6. It is clearly possible to trick a system that relies heavily on the integrity of the organisation applying for the award and to question the sincerity of both that organisation and the WS but are people so certain that the system is being so abused as to be valueless and if so where is the large body of evidence?
For that to be the case there would have to be a substantial number of participating restaurants with fraudulent proprietors constantly pissing off clients resulting in multiple continuing complaints. Is that so? Numbers? Names?
7. Just because some do cheat and all could doesn't mean that a significant number are doing so since there are obvious business debits for being caught. And if this was widespread wouldn’t the system have already imploded due to its failures which would surely be best judged by restaurant goers in numbers and not just a single scam.
8. The WS could presumably improve the situation: better checking of the lists against their database which could surely be automated if the submissions were required to be in an appropriate [e.g. electronic] format.

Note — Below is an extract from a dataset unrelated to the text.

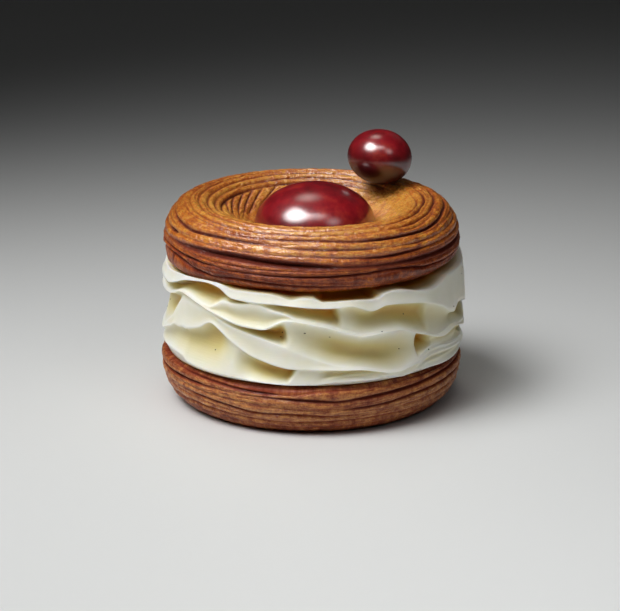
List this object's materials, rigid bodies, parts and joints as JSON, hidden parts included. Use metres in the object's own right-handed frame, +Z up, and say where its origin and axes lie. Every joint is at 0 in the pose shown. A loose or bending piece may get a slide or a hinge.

Plus other routine checks later that required a simple submission which could be automatically checked against the original. Plus enhancements to remote performance monitoring and complaints process and follow up etc. The WS say they already drop restaurants based on a complaints procedure and possibly this could be improved.
IMO it would also be better to describe the process as a wine list rating rather than a restaurant award for excellence while making it absolutely clear that the WS ‘endorsement’ is no more than an acknowledgement that, if the restaurant delivers what it says it will, the wine list meets a good, very good or excellent level. Only the highest level requires an onsite review.
The WS say they recognise they have issues to deal with and have said they will be dealt with. Let’s see.